■ THE TASK ■
Start at the line containing "---- set down" and stop at the line containing "in imported if"; copy those lines exactly, both ends included, and no others.
————————
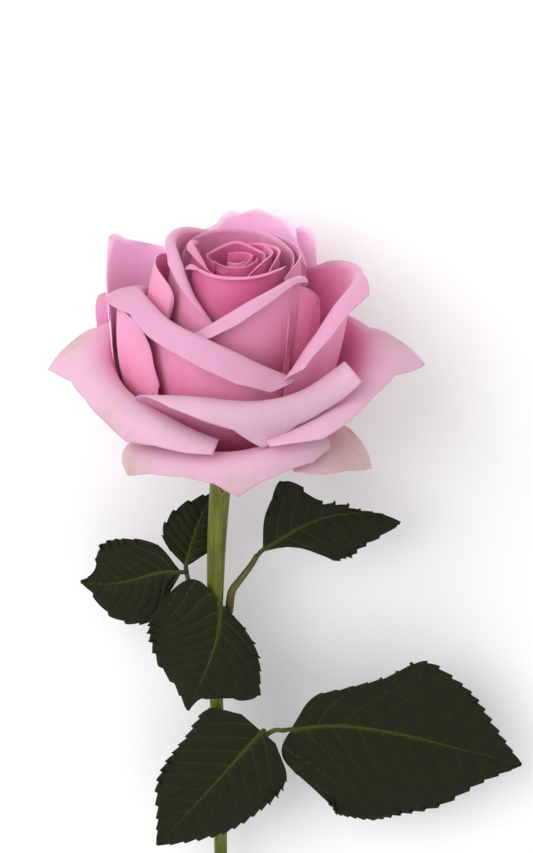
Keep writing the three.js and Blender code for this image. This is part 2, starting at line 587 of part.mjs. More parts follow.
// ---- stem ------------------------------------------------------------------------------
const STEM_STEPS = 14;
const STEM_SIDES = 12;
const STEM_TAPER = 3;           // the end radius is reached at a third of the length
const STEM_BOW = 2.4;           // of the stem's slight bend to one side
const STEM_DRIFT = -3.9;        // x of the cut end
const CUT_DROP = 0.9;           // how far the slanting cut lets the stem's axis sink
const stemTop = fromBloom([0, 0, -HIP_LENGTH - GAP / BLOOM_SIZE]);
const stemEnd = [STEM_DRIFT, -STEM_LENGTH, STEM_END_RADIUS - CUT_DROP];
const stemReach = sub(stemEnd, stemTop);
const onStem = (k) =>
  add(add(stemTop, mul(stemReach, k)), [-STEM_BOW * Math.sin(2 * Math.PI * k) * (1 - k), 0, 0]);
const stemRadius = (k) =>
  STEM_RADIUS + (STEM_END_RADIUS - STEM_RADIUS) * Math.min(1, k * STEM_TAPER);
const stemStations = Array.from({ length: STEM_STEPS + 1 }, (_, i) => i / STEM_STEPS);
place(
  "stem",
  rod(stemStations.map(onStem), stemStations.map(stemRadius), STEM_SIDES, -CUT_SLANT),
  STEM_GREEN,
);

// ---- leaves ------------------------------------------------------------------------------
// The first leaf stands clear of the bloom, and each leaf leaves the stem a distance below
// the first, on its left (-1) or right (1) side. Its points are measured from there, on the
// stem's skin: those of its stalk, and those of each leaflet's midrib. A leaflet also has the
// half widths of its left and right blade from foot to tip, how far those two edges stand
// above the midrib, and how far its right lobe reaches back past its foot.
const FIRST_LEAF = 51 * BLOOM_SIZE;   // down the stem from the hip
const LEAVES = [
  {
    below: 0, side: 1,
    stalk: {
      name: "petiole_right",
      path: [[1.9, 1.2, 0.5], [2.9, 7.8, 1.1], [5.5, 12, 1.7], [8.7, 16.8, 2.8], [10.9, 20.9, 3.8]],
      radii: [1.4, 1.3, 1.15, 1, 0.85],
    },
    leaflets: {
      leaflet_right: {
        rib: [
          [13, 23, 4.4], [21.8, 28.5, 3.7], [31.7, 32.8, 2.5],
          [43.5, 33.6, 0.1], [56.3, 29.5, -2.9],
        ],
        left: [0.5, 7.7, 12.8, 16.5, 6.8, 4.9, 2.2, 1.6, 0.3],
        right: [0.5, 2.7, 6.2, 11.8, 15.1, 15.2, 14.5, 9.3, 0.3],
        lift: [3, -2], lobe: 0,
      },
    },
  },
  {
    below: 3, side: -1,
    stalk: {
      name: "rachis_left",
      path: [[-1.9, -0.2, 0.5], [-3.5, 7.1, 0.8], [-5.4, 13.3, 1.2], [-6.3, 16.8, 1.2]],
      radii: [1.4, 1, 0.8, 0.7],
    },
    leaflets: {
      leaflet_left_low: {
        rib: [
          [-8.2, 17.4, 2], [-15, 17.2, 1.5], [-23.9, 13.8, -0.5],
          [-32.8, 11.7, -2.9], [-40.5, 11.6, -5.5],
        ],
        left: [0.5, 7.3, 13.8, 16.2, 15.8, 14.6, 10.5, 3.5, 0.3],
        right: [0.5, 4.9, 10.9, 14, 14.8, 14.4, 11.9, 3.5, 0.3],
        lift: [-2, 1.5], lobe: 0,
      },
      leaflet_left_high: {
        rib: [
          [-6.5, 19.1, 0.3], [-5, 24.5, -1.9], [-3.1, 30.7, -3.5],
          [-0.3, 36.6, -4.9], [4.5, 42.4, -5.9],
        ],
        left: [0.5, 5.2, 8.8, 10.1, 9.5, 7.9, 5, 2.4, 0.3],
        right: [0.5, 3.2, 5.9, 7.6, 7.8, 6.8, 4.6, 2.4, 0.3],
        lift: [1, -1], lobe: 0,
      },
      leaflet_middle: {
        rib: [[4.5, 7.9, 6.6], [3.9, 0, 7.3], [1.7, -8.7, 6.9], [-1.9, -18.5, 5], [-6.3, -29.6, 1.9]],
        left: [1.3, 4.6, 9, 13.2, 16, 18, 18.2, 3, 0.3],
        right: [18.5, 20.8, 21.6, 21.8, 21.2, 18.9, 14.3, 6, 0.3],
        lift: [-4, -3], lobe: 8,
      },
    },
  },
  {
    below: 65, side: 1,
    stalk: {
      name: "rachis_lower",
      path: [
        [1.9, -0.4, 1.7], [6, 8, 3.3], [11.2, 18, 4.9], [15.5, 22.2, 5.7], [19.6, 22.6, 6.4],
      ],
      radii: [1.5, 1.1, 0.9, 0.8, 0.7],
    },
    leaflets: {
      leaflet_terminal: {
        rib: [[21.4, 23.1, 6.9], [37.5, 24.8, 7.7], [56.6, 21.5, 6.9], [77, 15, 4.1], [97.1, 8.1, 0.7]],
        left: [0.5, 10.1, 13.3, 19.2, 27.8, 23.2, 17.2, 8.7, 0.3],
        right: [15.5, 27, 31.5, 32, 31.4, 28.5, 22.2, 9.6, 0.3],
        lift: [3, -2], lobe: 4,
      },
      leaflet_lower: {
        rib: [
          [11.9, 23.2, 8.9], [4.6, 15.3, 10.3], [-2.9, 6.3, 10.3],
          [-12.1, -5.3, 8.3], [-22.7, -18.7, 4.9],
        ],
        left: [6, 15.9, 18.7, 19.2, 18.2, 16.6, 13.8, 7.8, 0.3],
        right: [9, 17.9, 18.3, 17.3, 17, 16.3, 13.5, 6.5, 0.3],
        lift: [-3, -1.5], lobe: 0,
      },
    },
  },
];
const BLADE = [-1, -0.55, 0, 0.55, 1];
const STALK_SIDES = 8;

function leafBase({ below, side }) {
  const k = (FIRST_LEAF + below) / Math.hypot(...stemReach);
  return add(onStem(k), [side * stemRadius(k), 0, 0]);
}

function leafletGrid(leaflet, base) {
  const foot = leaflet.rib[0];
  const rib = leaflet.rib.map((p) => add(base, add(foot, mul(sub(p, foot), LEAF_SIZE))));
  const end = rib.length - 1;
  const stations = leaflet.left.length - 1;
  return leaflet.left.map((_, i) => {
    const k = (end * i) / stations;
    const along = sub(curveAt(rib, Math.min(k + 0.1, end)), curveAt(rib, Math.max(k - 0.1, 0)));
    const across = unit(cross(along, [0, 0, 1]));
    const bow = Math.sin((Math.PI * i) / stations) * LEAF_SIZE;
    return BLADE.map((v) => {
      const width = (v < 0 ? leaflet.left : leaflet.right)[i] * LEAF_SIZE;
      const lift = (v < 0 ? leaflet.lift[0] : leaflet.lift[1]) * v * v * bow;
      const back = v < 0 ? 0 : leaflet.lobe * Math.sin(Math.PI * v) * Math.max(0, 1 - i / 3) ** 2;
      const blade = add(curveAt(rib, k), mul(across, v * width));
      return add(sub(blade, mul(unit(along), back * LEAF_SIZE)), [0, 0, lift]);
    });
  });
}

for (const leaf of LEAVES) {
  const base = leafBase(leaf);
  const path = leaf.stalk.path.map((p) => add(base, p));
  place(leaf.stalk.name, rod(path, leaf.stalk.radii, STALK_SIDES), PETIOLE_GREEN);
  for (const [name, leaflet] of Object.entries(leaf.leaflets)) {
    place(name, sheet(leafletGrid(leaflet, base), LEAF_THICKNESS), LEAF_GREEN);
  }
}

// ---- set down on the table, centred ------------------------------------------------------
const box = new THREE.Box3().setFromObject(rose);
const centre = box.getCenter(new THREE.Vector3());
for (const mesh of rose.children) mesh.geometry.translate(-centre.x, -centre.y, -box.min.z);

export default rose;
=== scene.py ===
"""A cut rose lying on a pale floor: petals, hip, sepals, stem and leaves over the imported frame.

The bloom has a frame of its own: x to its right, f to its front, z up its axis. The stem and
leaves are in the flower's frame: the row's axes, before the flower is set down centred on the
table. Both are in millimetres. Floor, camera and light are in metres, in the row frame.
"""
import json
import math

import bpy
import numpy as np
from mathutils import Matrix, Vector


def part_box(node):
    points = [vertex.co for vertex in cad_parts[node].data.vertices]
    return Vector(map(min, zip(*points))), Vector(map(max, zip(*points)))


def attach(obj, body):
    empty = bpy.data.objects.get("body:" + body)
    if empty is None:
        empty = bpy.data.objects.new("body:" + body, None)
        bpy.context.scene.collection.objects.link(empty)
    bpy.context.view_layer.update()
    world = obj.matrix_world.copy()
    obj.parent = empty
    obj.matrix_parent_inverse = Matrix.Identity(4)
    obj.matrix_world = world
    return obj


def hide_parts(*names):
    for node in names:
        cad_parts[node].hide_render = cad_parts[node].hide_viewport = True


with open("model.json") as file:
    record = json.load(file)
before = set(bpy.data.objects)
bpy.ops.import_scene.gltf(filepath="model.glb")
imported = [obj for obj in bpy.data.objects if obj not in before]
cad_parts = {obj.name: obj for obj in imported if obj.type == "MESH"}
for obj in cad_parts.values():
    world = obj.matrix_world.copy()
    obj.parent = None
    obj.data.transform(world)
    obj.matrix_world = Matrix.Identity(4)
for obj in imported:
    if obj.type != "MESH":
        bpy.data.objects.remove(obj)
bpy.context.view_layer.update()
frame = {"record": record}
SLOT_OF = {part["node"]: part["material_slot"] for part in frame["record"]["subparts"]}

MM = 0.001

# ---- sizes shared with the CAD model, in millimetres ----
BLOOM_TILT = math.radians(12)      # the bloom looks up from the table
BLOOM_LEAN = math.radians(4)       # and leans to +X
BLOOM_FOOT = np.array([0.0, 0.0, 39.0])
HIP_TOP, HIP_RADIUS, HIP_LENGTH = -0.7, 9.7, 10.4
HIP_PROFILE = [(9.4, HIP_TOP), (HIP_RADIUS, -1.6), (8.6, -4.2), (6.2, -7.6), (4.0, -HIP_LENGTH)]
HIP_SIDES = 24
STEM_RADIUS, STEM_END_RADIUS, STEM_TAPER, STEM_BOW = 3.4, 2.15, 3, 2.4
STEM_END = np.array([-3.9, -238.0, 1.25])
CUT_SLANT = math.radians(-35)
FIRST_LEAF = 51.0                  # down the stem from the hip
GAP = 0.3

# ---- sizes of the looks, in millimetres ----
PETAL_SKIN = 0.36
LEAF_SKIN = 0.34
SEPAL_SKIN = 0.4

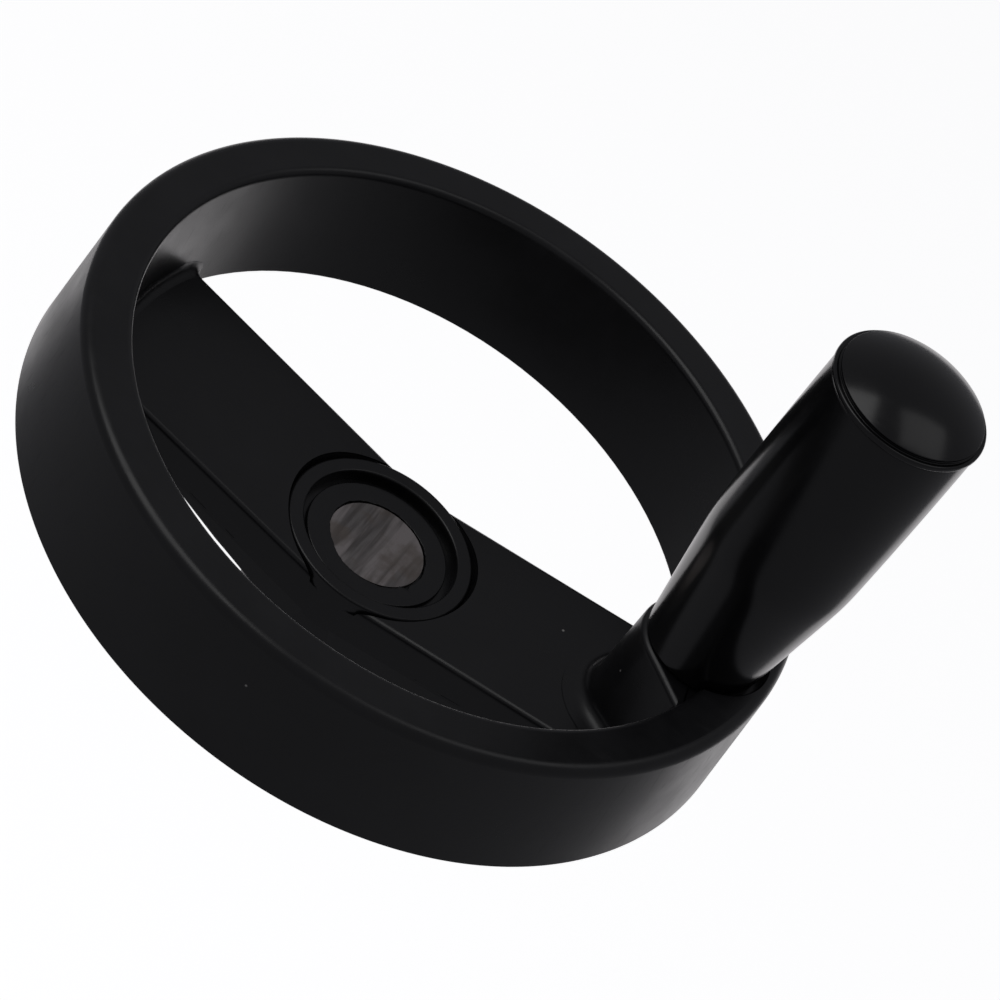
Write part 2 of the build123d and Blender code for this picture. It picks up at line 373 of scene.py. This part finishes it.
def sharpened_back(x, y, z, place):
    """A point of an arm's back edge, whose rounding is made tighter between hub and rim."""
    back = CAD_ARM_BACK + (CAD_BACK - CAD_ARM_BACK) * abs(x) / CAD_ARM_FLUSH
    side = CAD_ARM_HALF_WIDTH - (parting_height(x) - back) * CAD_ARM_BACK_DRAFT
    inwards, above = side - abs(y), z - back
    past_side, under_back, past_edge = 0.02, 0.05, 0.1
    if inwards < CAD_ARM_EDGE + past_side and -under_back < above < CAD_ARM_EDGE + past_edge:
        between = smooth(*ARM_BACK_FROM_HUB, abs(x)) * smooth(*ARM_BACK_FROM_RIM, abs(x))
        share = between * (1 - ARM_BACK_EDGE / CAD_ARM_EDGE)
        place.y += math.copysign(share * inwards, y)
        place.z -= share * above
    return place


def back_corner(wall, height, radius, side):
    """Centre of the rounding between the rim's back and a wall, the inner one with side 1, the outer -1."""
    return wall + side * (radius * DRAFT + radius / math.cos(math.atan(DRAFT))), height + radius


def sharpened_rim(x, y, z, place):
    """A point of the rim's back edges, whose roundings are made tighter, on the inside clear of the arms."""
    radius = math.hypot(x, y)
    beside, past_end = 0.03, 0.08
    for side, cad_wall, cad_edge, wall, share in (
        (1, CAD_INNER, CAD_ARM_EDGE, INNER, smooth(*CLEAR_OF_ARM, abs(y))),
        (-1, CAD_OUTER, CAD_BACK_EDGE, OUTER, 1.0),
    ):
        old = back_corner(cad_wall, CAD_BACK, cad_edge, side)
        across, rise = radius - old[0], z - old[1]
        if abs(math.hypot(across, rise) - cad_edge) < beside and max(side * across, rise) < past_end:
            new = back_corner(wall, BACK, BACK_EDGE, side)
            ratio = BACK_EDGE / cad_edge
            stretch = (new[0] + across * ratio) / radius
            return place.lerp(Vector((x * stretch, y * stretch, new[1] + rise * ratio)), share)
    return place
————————
■ RESULT OF THE EXERCISE ■
// ---- set down on the table, centred ------------------------------------------------------
const box = new THREE.Box3().setFromObject(rose);
const centre = box.getCenter(new THREE.Vector3());
for (const mesh of rose.children) mesh.geometry.translate(-centre.x, -centre.y, -box.min.z);

export default rose;
=== scene.py ===
"""A cut rose lying on a pale floor: petals, hip, sepals, stem and leaves over the imported frame.

The bloom has a frame of its own: x to its right, f to its front, z up its axis. The stem and
leaves are in the flower's frame: the row's axes, before the flower is set down centred on the
table. Both are in millimetres. Floor, camera and light are in metres, in the row frame.
"""
import json
import math

import bpy
import numpy as np
from mathutils import Matrix, Vector


def part_box(node):
    points = [vertex.co for vertex in cad_parts[node].data.vertices]
    return Vector(map(min, zip(*points))), Vector(map(max, zip(*points)))


def attach(obj, body):
    empty = bpy.data.objects.get("body:" + body)
    if empty is None:
        empty = bpy.data.objects.new("body:" + body, None)
        bpy.context.scene.collection.objects.link(empty)
    bpy.context.view_layer.update()
    world = obj.matrix_world.copy()
    obj.parent = empty
    obj.matrix_parent_inverse = Matrix.Identity(4)
    obj.matrix_world = world
    return obj


def hide_parts(*names):
    for node in names:
        cad_parts[node].hide_render = cad_parts[node].hide_viewport = True


with open("model.json") as file:
    record = json.load(file)
before = set(bpy.data.objects)
bpy.ops.import_scene.gltf(filepath="model.glb")
imported = [obj for obj in bpy.data.objects if obj not in before]
cad_parts = {obj.name: obj for obj in imported if obj.type == "MESH"}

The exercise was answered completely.